7. Review What Is Working and What Is Not
Working from home is not a one-time setup decision. Your tools, routines, workload, and client expectations will change. Review the way you work before small problems become permanent habits.
Check the human side and the business side. Are you focused? Are clients getting timely responses? Are billable hours being captured? Are invoices easier to prepare? Is the team’s workload visible?
- Review your calendar and time records at the end of the week.
- Look for missing or vague client work entries.
- Notice which tasks repeatedly spill outside working hours.
- Adjust tools or routines when the same problem appears more than once.
Working From Home FAQ
Is working from home good for productivity?
It can be, if your setup supports focus, communication, and accountability. Without structure, home distractions and delayed admin become easier to ignore.
How do you stay focused when working from home?
Use a clear schedule, protect deep-work blocks, reduce notifications, set boundaries with people around you, and review what you completed at the end of the day.
Why is time tracking important when working from home?
Remote work makes small tasks easier to forget. Time tracking helps capture billable client work, explain invoices, understand workload, and see whether projects are staying within scope.
What tools do professional services teams need for remote work?

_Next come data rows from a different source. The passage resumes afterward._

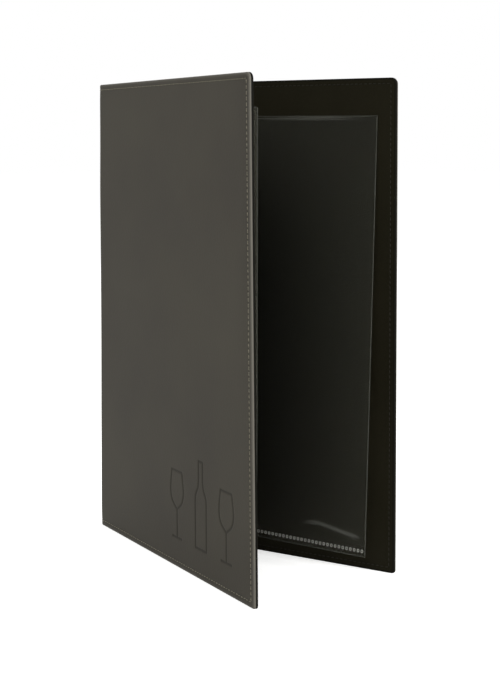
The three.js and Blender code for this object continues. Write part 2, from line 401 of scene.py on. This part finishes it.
def round_line(knots, count):
    """A smooth line through the knots: each span is a Catmull-Rom cubic."""
    knots = np.asarray(knots, float)
    ends = np.vstack([2 * knots[0] - knots[1], knots, 2 * knots[-1] - knots[-2]])
    t = np.linspace(0, 1, count, endpoint=False)[:, None]
    spans = []
    for a, b, c, d in zip(ends[:-3], ends[1:-2], ends[2:-1], ends[3:]):
        square = (2 * a - 5 * b + 4 * c - d) * t**2
        cube = (3 * b - a - 3 * c + d) * t**3
        spans.append((2 * b + (c - a) * t + square + cube) / 2)
    return np.vstack([*spans, knots[-1:]])


def mirrored(line):
    """The line, followed by its mirror image run backwards."""
    return np.vstack([line, (line * [-1, 1])[::-1]])


def mark_lines():
    """Lines of the pressed mark, from the middle of its foot."""
    neck = BOTTLE_RADIUS * 0.36
    shoulder = round_line([
        (BOTTLE_RADIUS, BOTTLE_HEIGHT * 0.52),
        (BOTTLE_RADIUS * 0.9, BOTTLE_HEIGHT * 0.61),
        (BOTTLE_RADIUS * 0.5, BOTTLE_HEIGHT * 0.69),
        (neck, BOTTLE_HEIGHT * 0.78),
    ], 4)
    base = [(0, 0), (BOTTLE_RADIUS, 0)]
    mouth = [(neck, BOTTLE_HEIGHT), (0, BOTTLE_HEIGHT)]
    bowl = mirrored(round_line([
        (0.01, STEM_HEIGHT),
        (GLASS_RADIUS * 0.75, STEM_HEIGHT + BOWL_HEIGHT * 0.2),
        (GLASS_RADIUS, STEM_HEIGHT + BOWL_HEIGHT * 0.5),
        (GLASS_RADIUS * 0.78, STEM_HEIGHT + BOWL_HEIGHT),
    ], 5))
    stem = np.array([(0.0, 0.0), (0.0, STEM_HEIGHT)])
    foot = np.array([(-GLASS_RADIUS * 0.7, 0.0), (GLASS_RADIUS * 0.7, 0.0)])
    lines = [mirrored(np.vstack([base, shoulder, mouth]))]
    for shift in (-MARK_SPACING, MARK_SPACING):
        lines += [line + [shift, 0] for line in (bowl, stem, foot)]
    return lines


def mark_share(along, height):
    """1 on the pressed mark's lines, fading over their shoulders to 0."""
    distance = np.full(along.shape, 1e9)
    for line in mark_lines():
        away = segment_distance(along - MARK_ALONG, height - MARK_FOOT, line)
        distance = np.minimum(distance, away)
    return 1 - smooth((distance - MARK_LINE * 0.35) / (MARK_LINE * 0.6))


def leather_out(side):
    """Height of the leather's face over the hinge line's depth: the stitch groove pulls it in,
    the field stands a little proud, and slow waves keep it from being flat."""
    def out(along, height, edge):
        groove = 0.22 * bump(edge - STITCH_INSET, 0.7)
        field = 0.12 * smooth((edge - STITCH_INSET) / 9)
        long_wave = 0.09 * np.sin(along / 23.0 + 0.6) * np.sin(height / 37.0)
        short_wave = 0.05 * np.sin(height / 17.0 + along / 29.0)
        waves = (long_wave + short_wave) * smooth(edge / 20)
        pressed = MARK_DEPTH * mark_share(along, height) if side == FRONT else 0.0
        return OUTER_FACE + field + waves - groove - pressed
    return out


def leather_reach(along):
    """How deep the leather's turned edge goes: one thickness at the spine, to the meeting line
    on the cover."""
    return 1.0 + (OUTER_FACE - TURN_MEETING - 1.03) * smooth((along - 1) / 5)


def lining_face(along):
    """Depth of the lining's face: on the leather beside the hinge, then up on the board."""
    rise = smooth((along - SLOPE_START) / (SLOPE_END - SLOPE_START))
    return JOINT_LINING + (INNER_FACE - JOINT_LINING) * rise


def lining_out(along, height, edge):
    """Height of the lining's face, with its own stitch groove and slow waves."""
    groove = 0.15 * bump(edge - STITCH_INSET, 0.7) * smooth((along - SLOPE_END) / 4)
    waves = 0.08 * np.sin(along / 27.0) * np.sin(height / 41.0 + 0.8) * smooth(edge / 20)
    return lining_face(along) + groove + waves


def lining_reach(along):
    """How deep the lining's turned edge goes, to just short of the leather's."""
    return 0.42 + (TURN_MEETING - INNER_FACE - 0.47) * smooth((along - SLOPE_START) / 4)


def cover_sheet(side, lining, material):
    """The leather or the lining, from the middle of the spine round the cover's edges. Its back
    is its face moved along the normals by the sheet's thickness."""
    if lining:
        name, cad_name, slot_name = "lining_sheet", "lining", "black_lining"
        face_depth, roll, thickness, inward = INNER_FACE, LINING_ROLL, LINING_THICKNESS, 1
        out, reach = lining_out, lining_reach
    else:
        name, cad_name, slot_name = "leather_sheet", "outer_leather", "outer_leather"
        face_depth, roll, thickness, inward = OUTER_FACE, LEATHER_ROLL, LEATHER_THICKNESS, -1
        out, reach = leather_out(side), leather_reach
    marked = side == FRONT and not lining
    along, heights = sheet_stations(roll, abs(face_depth - TURN_MEETING), marked)
    face, edge = turned_sheet(side, along, heights, roll, out, inward, reach)
    normals = grid_normals(face)
    into = cover_place(side, 100, inward, 170) - cover_place(side, 100, 0, 170)
    if normals[len(along) // 2, len(heights) // 2] @ into < 0:
        normals = -normals
    piece = shell(f"{SIDE_NAME[side]}_{name}", face, face + normals * thickness, material)
    # Painted shade: the stitch groove, and on the front leather the mark's lines, are painted
    # darker, as in the shade of those hollows.
    pressed = 0.55 * bump(edge - STITCH_INSET, 0.45)
    if marked:
        flat_along, flat_height = np.meshgrid(along, heights, indexing="ij")
        pressed = np.maximum(pressed, mark_share(flat_along, flat_height))
    # Painted light along the turned edges: on the leather a paler tone, partly wear and partly a
    # painted highlight; on the lining a near black, painted shade.
    edge_wear_and_painted_light = smooth(1 - edge / 2.2)
    note_on(piece, "pressed", [pressed, pressed])
    note_on(piece, "edge_wear_and_painted_light", [edge_wear_and_painted_light, edge_wear_and_painted_light])
    bend_at_hinge(piece)
    spine_name = "spine_lining" if lining else "spine_leather"
    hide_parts(f"{SIDE_NAME[side]}_{cad_name}", spine_name)


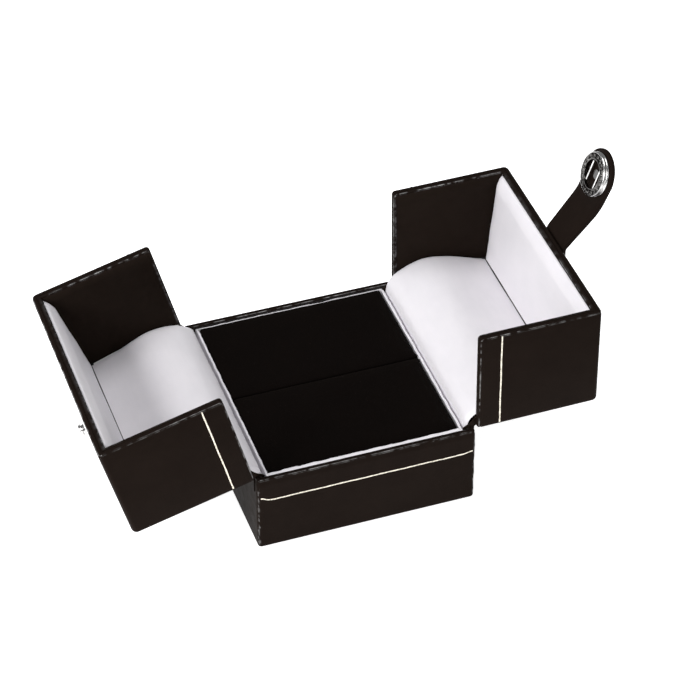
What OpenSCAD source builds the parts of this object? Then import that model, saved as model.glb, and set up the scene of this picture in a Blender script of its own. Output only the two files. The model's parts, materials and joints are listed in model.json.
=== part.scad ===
// Double-door ring box with spine hinges, satin humps, a slit ring pad and a snap tab.
// Origin: centre of the underside. +X to the right, -Y is the front, +Z up.

/* [Base] */
// Width of the base, hinge side to hinge side
base_w = 60.4; // [50:0.1:80]
// Depth of the base, front to back
base_d = 67; // [56:0.1:90]
// Height of the base up to its rim
base_h = 23.6; // [20:0.1:32]
// Radius of the base's upright corners
base_corner_r = 1; // [0.8:0.1:3]

/* [Walls] */
// Thickness of the moulded shells
shell_t = 1.5; // [1.2:0.1:2]
// Thickness of the leatherette
wrap_t = 0.4; // [0.3:0.05:0.6]
// Thickness of the leatherette facings inside the doors
facing_t = 0.6; // [0.4:0.05:0.9]

/* [Doors] */
// Depth of the doors, front to back
door_d = 67.6; // [56.6:0.1:90.6]
// Height of the doors above the hinge
door_h = 33.9; // [30:0.1:40]
// Radius of the doors' outer edges
door_edge_r = 1.5; // [1:0.1:3]
// Opening angle of the left door
left_open = 105; // [0:1:115]
// Opening angle of the right door
right_open = 89.5; // [0:0.5:115]
// Distance from the base's top edge to the hinge axis, outwards and upwards
hinge_gap = 0.45; // [0.4:0.05:0.7]
// Gap between the closed doors
seam_gap = 0.3; // [0.2:0.1:1]

/* [Gold lines] */
// Width of the foil line
line_w = 0.7; // [0.4:0.1:1.5]
// Distance of the base's foil line below its rim
base_line_inset = 7.1; // [3:0.1:10]
// Distance of a door's foil line from the rim that meets the base
door_line_inset = 5.9; // [3:0.1:10]

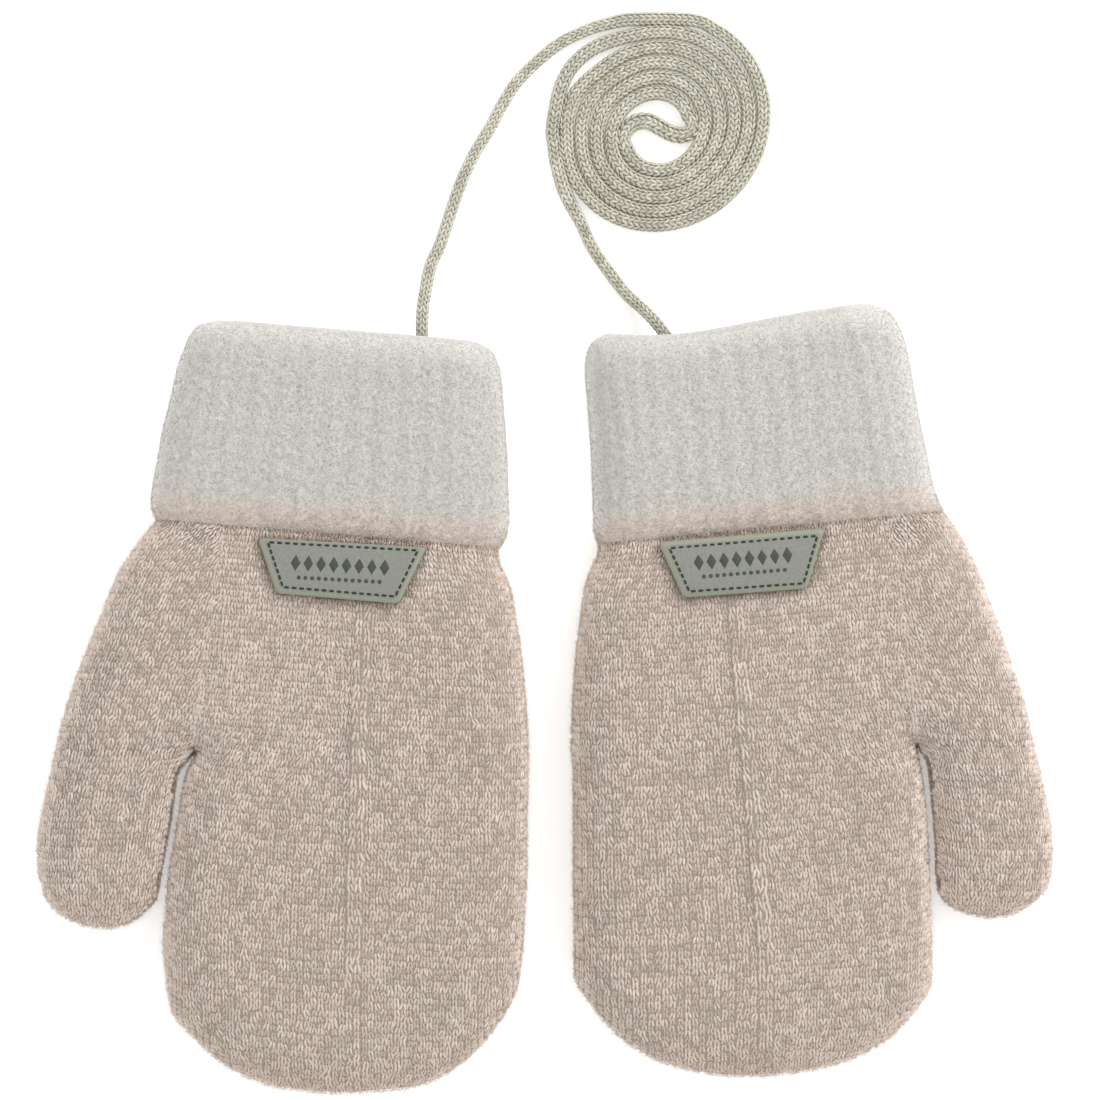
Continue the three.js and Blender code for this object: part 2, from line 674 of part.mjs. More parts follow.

Most teams need reliable communication, document sharing, project coordination, time tracking, reporting, and invoicing tools. The right mix depends on the way the team bills clients and collaborates.
Bottom Line
Working from home can give professional services people more flexibility and better focus, but it works best when you treat it as an operating setup, not just a change of location.
Create the right workspace, protect your attention, communicate clearly, and track client work while the details are fresh. With the right habits and tools, working from home can support better workdays and clearer business visibility.